Шейд, безусловно, тоже управляет Кинботом, но с куда меньшим злорадством. Побег Кинбота он окружает не только вспышками призрачного электричества, но и возникающими один за другим образами игры судьбы как игры в шахматы. Заточенный в башню, еще до того, как его перевели в комнату, из которой начинается туннель, король испытывает «забавное чувство, что он единственная черная фигура в том, что составитель шахматных задач мог бы назвать „выжидательной-задачей-с-королем-в-углу“ типа solus rex». Позднее он предлагает Шейду название «Solus rex» для его Земблянского эпоса. Непосредственно перед тем, как юный принц вместе с Олегом проникают в туннель, его английский и французский наставники, мистер Кэмпбель и мсье Бошан, садятся за игру в шахматы; вернувшись из туннеля, мальчики находят наставников заканчивающими партию вничью. В ночь бегства короля из замка два солдата играют на каменной скамье под окном его узилища в ланскнехт, вымышленную игру, название которой происходит от немецкого Landsknecht (пехотинец-наемник)18 и которая наверняка представляет собой земблянский вариант шахмат. Проходя по туннелю, король замечает возле статуи Меркурия «треснувший кратер с двумя черными фигурами, играющими в кости под черной пальмой». Одеваясь в темноте перед побегом, король натягивает на себя подвернувшиеся под руку спортивные штаны и свитер, и только много позже обнаруживает, что с ног до головы одет в красное — он становится Красным Королем, разумеется, красным шахматным королем из «Алисы в Зазеркалье»19. Во время побега через горы (примечание к строке 149) он останавливается у озерка и видит, как его красное отражение движется, в то время как сам он стоит на месте: странноватая сцена, в которой он будто бы проходит сквозь свое собственное отражение. По словам Траляля и Труляля, и они, и Алиса — всего лишь кусочки сна, который снится Красному Королю, но хотя рассказ Кинбота о Шейде как его верном друге — тоже кинботовский сон, в данном случае Алиса становится сновидицей, а Шейд управляет всеми перемещениями своего красного короля.

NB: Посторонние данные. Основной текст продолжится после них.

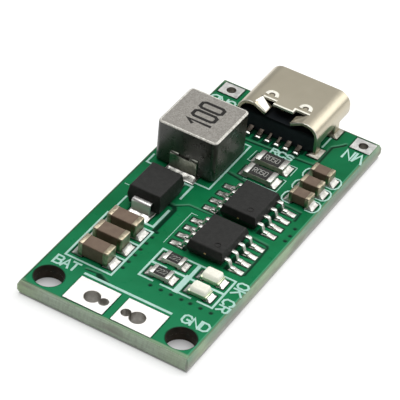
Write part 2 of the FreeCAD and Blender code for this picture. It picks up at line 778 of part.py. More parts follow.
def build():
    """Every sub-part by name, each a list of solids in place."""
    parts = {}

    def place(name, shapes, x, y, z, turn=0.0):
        parts[name] = [moved(shape, x, y, z, turn) for shape in shapes]

    usb_y = rear_edge + usb_overhang
    pads = battery_pads() + input_pads()
    board = bare_board()
    for cut in mount_holes() + leg_openings(usb_y) + [opening for _, _, opening in pads]:
        board = board.cut(cut)
    parts["circuit_board"] = [board]
    for name, pair, _ in pads:
        parts[name] = pair

    shell = usb_shell()
    contacts = usb_contacts()
    leg_solder, toe_solder = usb_solder()
    place("usb_shell", [shell], 0, usb_y, board_top)
    place("usb_housing", [usb_housing(shell, contacts)], 0, usb_y, board_top)
    place("usb_contacts", contacts, 0, usb_y, board_top)
    place("usb_leg_solder", leg_solder, 0, usb_y, board_top)
    place("usb_contact_solder", toe_solder, 0, usb_y, board_top)

    cap_x = inductor_x + output_caps_beside_inductor
    cap_rows = row_of(output_cap_count, output_cap_width, output_cap_gap,
                      battery_pad_rear + battery_pads_to_output_caps)
    core, ends = capacitor(output_cap_length, output_cap_width, output_cap_height, output_cap_end)
    solder = chip_solder(output_cap_length, output_cap_width, output_cap_height, output_cap_end,
                         output_cap_pad_reach)
    parts["output_capacitor_solder"] = []
    for number, y in enumerate(cap_rows, 1):
        place("output_capacitor_%d" % number, [core], cap_x, y, pad_top)
        place("output_capacitor_%d_ends" % number, ends, cap_x, y, pad_top)
        parts["output_capacitor_solder"] += [moved(joint, cap_x, y, board_top) for joint in solder]

    diode_y = cap_rows[-1] + output_cap_width / 2 + output_caps_to_diode + diode_half
    diode_x = inductor_x + diode_beside_inductor
    body, leads, solder = rectifier()
    place("diode_body", [body], diode_x, diode_y, pad_top, 90)
    place("diode_leads", leads, diode_x, diode_y, pad_top, 90)
    place("diode_solder", solder, diode_x, diode_y, board_top, 90)

    inductor_y = diode_y + diode_half + diode_to_inductor + inductor_half
    body, terminals, solder = power_inductor()
    place("inductor_body", [body], inductor_x, inductor_y, pad_top, 90)
    place("inductor_terminals", terminals, inductor_x, inductor_y, pad_top, 90)
    place("inductor_solder", solder, inductor_x, inductor_y, board_top, 90)

    light_rows = row_of(light_count, light_width, light_row_gap, battery_pad_rear + battery_pads_to_lights)
    base, coat, wraps = resistor(light_resistor_length, light_resistor_width, light_resistor_height,
                                 light_resistor_end)
    light_base, lens, gilt_ends = status_light()
    resistor_solder = chip_solder(light_resistor_length, light_resistor_width, light_resistor_height,
                                  light_resistor_end, light_resistor_pad_reach)
    light_solder = chip_solder(light_length, light_width, light_base_height, light_end, light_pad_reach)
    parts["light_resistor_solder"] = []
    parts["status_light_solder"] = []
    for number, y in enumerate(light_rows, 1):
        x = chip_x + light_resistors_beside_chips
        place("light_resistor_%d_base" % number, [base], x, y, pad_top)
        place("light_resistor_%d_overcoat" % number, [coat], x, y, pad_top)
        place("light_resistor_%d_ends" % number, wraps, x, y, pad_top)
        parts["light_resistor_solder"] += [moved(joint, x, y, board_top) for joint in resistor_solder]
        x = chip_x + lights_beside_chips
        place("status_light_%d_base" % number, [light_base], x, y, pad_top)
        place("status_light_%d_lens" % number, [lens], x, y, pad_top)
        place("status_light_%d_ends" % number, gilt_ends, x, y, pad_top)
        parts["status_light_solder"] += [moved(joint, x, y, board_top) for joint in light_solder]

    controller_y = light_rows[-1] + light_width / 2 + lights_to_controller + chip_length / 2
    transistor_y = controller_y + chip_length + controller_to_transistor
    body, leads, solder = chip_package()
    for name, y in (("controller", controller_y), ("transistor", transistor_y)):
        place(name + "_body", [body], chip_x, y, pad_top)
        place(name + "_leads", leads, chip_x, y, pad_top)
        place(name + "_solder", solder, chip_x, y, board_top)

    sense_rows = row_of(sense_count, sense_width, sense_gap,
                        transistor_y + chip_length / 2 + transistor_to_sense)
    base, coat, wraps = resistor(sense_length, sense_width, sense_height, sense_end)
    solder = chip_solder(sense_length, sense_width, sense_height, sense_end, sense_pad_reach)
    parts["sense_resistor_solder"] = []
    for number, y in enumerate(sense_rows, 1):
        x = chip_x + sense_resistors_beside_chips
        place("sense_resistor_%d_base" % number, [base], x, y, pad_top)
        place("sense_resistor_%d_overcoat" % number, [coat], x, y, pad_top)
        place("sense_resistor_%d_ends" % number, wraps, x, y, pad_top)
        parts["sense_resistor_solder"] += [moved(joint, x, y, board_top) for joint in solder]

    cap_rows = row_of(input_cap_count, input_cap_width, input_cap_gap,
                      transistor_y + chip_length / 2 + transistor_to_input_caps)
    core, ends = capacitor(input_cap_length, input_cap_width, input_cap_height, input_cap_end)
    solder = chip_solder(input_cap_length, input_cap_width, input_cap_height, input_cap_end,
                         input_cap_pad_reach)
    parts["input_capacitor_solder"] = []
    for number, y in enumerate(cap_rows, 1):
        x = chip_x + input_caps_beside_chips
        place("input_capacitor_%d" % number, [core], x, y, pad_top)
        place("input_capacitor_%d_ends" % number, ends, x, y, pad_top)
        parts["input_capacitor_solder"] += [moved(joint, x, y, board_top) for joint in solder]
    return parts


def write(parts):
    """Write each sub-part to a file of its own."""
    os.makedirs("parts", exist_ok=True)
    for name, solids in parts.items():
        shape = solids[0] if len(solids) == 1 else Part.makeCompound(solids)
        shape.exportStep(os.path.join("parts", name + ".step"))


write(build())
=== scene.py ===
import math

import bmesh
import bpy
import numpy as np
from mathutils import Matrix, Vector, noise


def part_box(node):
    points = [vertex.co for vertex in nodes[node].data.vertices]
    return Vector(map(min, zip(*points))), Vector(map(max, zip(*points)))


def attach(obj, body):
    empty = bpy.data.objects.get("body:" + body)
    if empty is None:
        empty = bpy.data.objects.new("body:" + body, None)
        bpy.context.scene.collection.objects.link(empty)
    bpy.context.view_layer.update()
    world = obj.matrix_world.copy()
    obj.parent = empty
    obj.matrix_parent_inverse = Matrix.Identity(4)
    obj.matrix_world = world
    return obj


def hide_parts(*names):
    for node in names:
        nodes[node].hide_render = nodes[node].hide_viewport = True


# Looks of a lithium battery charger module, laid over its CAD model.
# Sizes and places are in millimetres in the CAD frame, and meshes are scaled to metres at their end.

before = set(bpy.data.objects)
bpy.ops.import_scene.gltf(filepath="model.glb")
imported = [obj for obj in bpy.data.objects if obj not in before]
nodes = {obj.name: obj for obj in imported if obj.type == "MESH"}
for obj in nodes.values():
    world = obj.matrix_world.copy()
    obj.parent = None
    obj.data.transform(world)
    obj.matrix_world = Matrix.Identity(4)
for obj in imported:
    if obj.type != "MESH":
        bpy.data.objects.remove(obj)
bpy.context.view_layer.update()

MM = 0.001

# Heights of the board's faces under the mask, of its pads and of the printing
BOARD_TOP = 1.6
BOARD_UNDER = 0.03
PAD_TOP = 1.65
INK_TOP = 1.618

# Half the size of the board's faces, and the snapped groove around its edge
HALF_WIDTH = 8.8
HALF_LENGTH = 18.25
GROOVE_HALF_WIDTH = 0.2
GROOVE_DEPTH = 0.5

# How far the mask lies lower beside copper, and in a filled via, than over copper
MASK_DROP = 0.035
VIA_DROP = 0.05

# The upper face of the insulator's ledge inside the receptacle's shell
LEDGE_TOP = 3.3


def box_of(node):
    """Lowest and highest corner of a CAD node in millimetres."""
    low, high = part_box(node)
    return low / MM, high / MM


def placed(name, data):
    """A new object in the scene."""
    made = bpy.data.objects.new(name, data)
    bpy.context.scene.collection.objects.link(made)
    return made


# Camera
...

Глядя на свое отражение в горном озерке, король содрогается от пронзительного «alfear (непреодолимого страха, нагоняемого эльфами)» и начинает декламировать про себя, по-немецки и по-земблянски, строки из «Лесного царя» Гёте. Джон Шейд в свою очередь вплетает строки Гёте в свою поэму, в тот эпизод, когда они с женой играют в шахматы, пытаясь отвлечься от назойливых мыслей о дочери, которая погибла на дне другого озера:
И когда мы потеряли наше дитя,Я знал, что не будет ничего: никакой самозваныйДух не коснется клавиатуры сухого дерева, чтобыВыстукать ее ласкательное имя; никакой призракНе встанет грациозно, чтобы насПриветствовать в темном саду, близ карии.

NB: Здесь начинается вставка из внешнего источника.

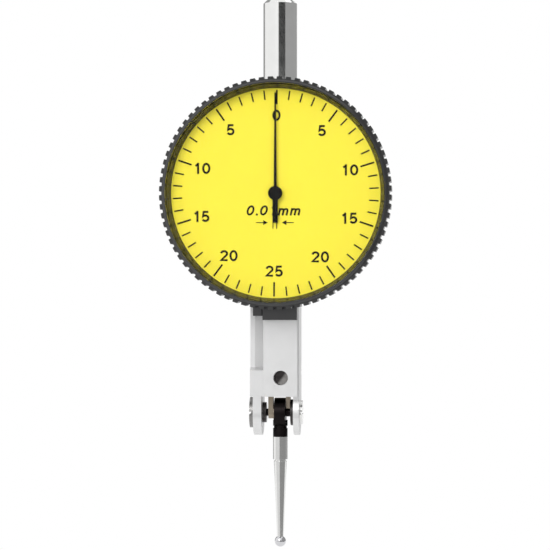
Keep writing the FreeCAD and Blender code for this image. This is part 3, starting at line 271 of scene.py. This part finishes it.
def lever_brass():
    """Dull bronze: the lever and its friction washer."""
    return metal("lever_brass", (0.33, 0.28, 0.22), (0.43, 0.37, 0.29), rough=0.42, grain="Z")


def wheel_brass():
    """Turned brass: the crown wheel, the bearings and the hairspring's holders."""
    return metal("wheel_brass", (0.66, 0.50, 0.22), (0.76, 0.60, 0.30), rough=0.24, grain="Y")


def spring_bronze():
    """Rolled bronze: the hairspring."""
    return metal("spring_bronze", (0.55, 0.38, 0.20), (0.65, 0.46, 0.26), rough=0.28, grain="Y")


def grey_steel():
    """Greyed steel: the left pivot screw."""
    return metal("grey_steel", (0.24, 0.235, 0.23), (0.34, 0.335, 0.33), rough=0.34, grain="Y")


def dark_steel():
    """Dark steel: the two pivot bushes."""
    return metal("dark_steel", (0.05, 0.046, 0.046), (0.08, 0.074, 0.074), rough=0.34, grain="Y")


# The lower right, where the screw's end is painted lighter as its lit side (painted light)
PAINTED_LIT_SIDE = (0.8, 0.0, -0.6)
PAINTED_LIT_FADE = 0.4 * MM
BLACKENED = (0.05, 0.045, 0.045)
# The grey of the painted lit side
PAINTED_LIT_GREY = (0.33, 0.32, 0.31)
SCRATCH_SCALE = 3000.0
SCRATCH_DETAIL = 3.0
SCRATCH_FADE = 0.75
SCRATCH_SMOOTH = 0.3
SCRATCH_ROUGH = 0.45


def worn_steel(screw):
    """Blackened steel, its lower right painted lighter as the lit side (painted light), broken up by
    scratches: the limit screw.
    """
    # These two corners of a bounding box lie opposite each other
    first, last = Vector(screw.bound_box[0]), Vector(screw.bound_box[6])
    middle = (first + last) / 2
    shader = Shader("worn_steel")
    bsdf = shader.principled(Metallic=1.0)
    away = shader.add("ShaderNodeVectorMath", operation="SUBTRACT")
    away.inputs[1].default_value = middle
    shader.link(shader.position(), away.inputs[0])
    along = shader.add("ShaderNodeVectorMath", operation="DOT_PRODUCT")
    along.inputs[1].default_value = PAINTED_LIT_SIDE
    shader.link(away.outputs["Vector"], along.inputs[0])
    # Painted light: towards the lower right the end is drawn lit, elsewhere it stays blackened
    painted_lit = shader.spread(along.outputs["Value"], 0.0, 1.0, start=0.0, end=PAINTED_LIT_FADE)
    scratches = shader.noise(even(SCRATCH_SCALE), SCRATCH_DETAIL)
    painted_light_share = shader.calculate("MULTIPLY", painted_lit, shader.spread(scratches, SCRATCH_FADE, 1.0))
    shader.link(shader.blend(painted_light_share, BLACKENED, PAINTED_LIT_GREY), bsdf.inputs["Base Color"])
    shader.link(shader.spread(scratches, SCRATCH_SMOOTH, SCRATCH_ROUGH), bsdf.inputs["Roughness"])
    shader.link(shader.rounded(METAL_EDGE), bsdf.inputs["Normal"])
    return shader.material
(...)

«Ты слышишь этот странный звук?»«Это ставень на лестнице, мой друг».
«Это ветер! не спишь, так зажги и сыграйСо мною в шахматы. Ладно. Давай».
«Это не ставень. Вот опять. В углу».«Это усик веточки скребет по стеклу».
«Что там упало, с крыши скатясь?»«Это старуха-зима свалились в грязь».
«Мой связан конь. Как тут помочь?»
Кто мчится так поздно сквозь ветр и ночь?Это горе поэта, это — ветер во всю мочь,Мартовский ветер. Это отец и дочь.
Шейд не слышит в голосе ветра ничего, кроме горя своей утраты и отголосков стихотворения, заканчивающегося тем, что в руках отца лежит мертвый мальчик. Но он сам в свое время напишет стихотворение — Песнь Вторую «Бледного огня» — где, чтобы осознать судьбу Хэйзель, он сам примет на себя роль судьбы, играющей в свои непостижимые игры с его дочерью и ее обеспокоенными родителями, а потом сделает еще один шаг вперед, войдет в Зазеркалье, чтобы стать одновременно и свиристелем с красным хохолком, и его тенью, и красным королем, шагающим навстречу самоубийству, и сверхъестественнным шахматным игроком, подвигающим его в эту сторону. Только разыграв игру миров, способен он постичь свой собственный мир.
XIV
Внутри поэмы Шейд убежден: он никогда больше не увидит и не услышит умершую Хэйзель: не явится ни самозваный дух, ни призрак. Однако в комментарии он излагает призрачный эпизод из прошлого своей дочери — Кинбот записывает его, но не улавливает его значимости. В студенческие годы Хэйзель Шейд заинтересовалась слухами о странных звуках и проблесках света в старом амбаре. Она отправляется самостоятельно обследовать амбар ночью и видит там «кружок бледного света», скользящий по темным стенам. Она начинает расспрашивать «светящийся кружок»: в надежде, что он передаст ей какое-то сообщение, она снова и снова зачитывает алфавит, дожидаясь, пока одобрительный подскок не укажет ей очередную букву. Кинбот переписывает довольно скудный результат: «пада ата и не ланта неди огол варта тата астр трах пере патад ано улок сказ». Отметив, что «амбарное привидение как будто изъяснялось со спастическим затруднением, следствием апоплексии», Кинбот пытается вычитать в этом послании намек на грядущее самоубийство Хэйзель, но ничего не находит. Он просто ищет не то. Набоков отметил частным образом, что послание можно расшифровать как нечетко проговоренное предупреждение, переданное через Хэйзель ее отцу, равно как и намек на заглавие его поэмы, которая будет написана много лет спустя. Папа — дальше возникает «аталанта» из последней сцены Шейдовой поэмы — когда закончит бледный огонь (неди огол), не должен, чтобы его не приняли за «гол варта» (Гольдсворта), ходить в проулок; это сказано призраком в сарае. Судя по всему, послание исходит от Шейдовой тетушки Мод, которая растила его в детстве и отличалась склонностью «к гротескным разрастаниям и образам смерти»[160]20, перед смертью перенесла удар, сопровождавшийся нарушениями речи, и некоторое время после своей кончины, судя по всему, оставалась в доме в виде полтергейста, не дававшего покоя Хэйзель.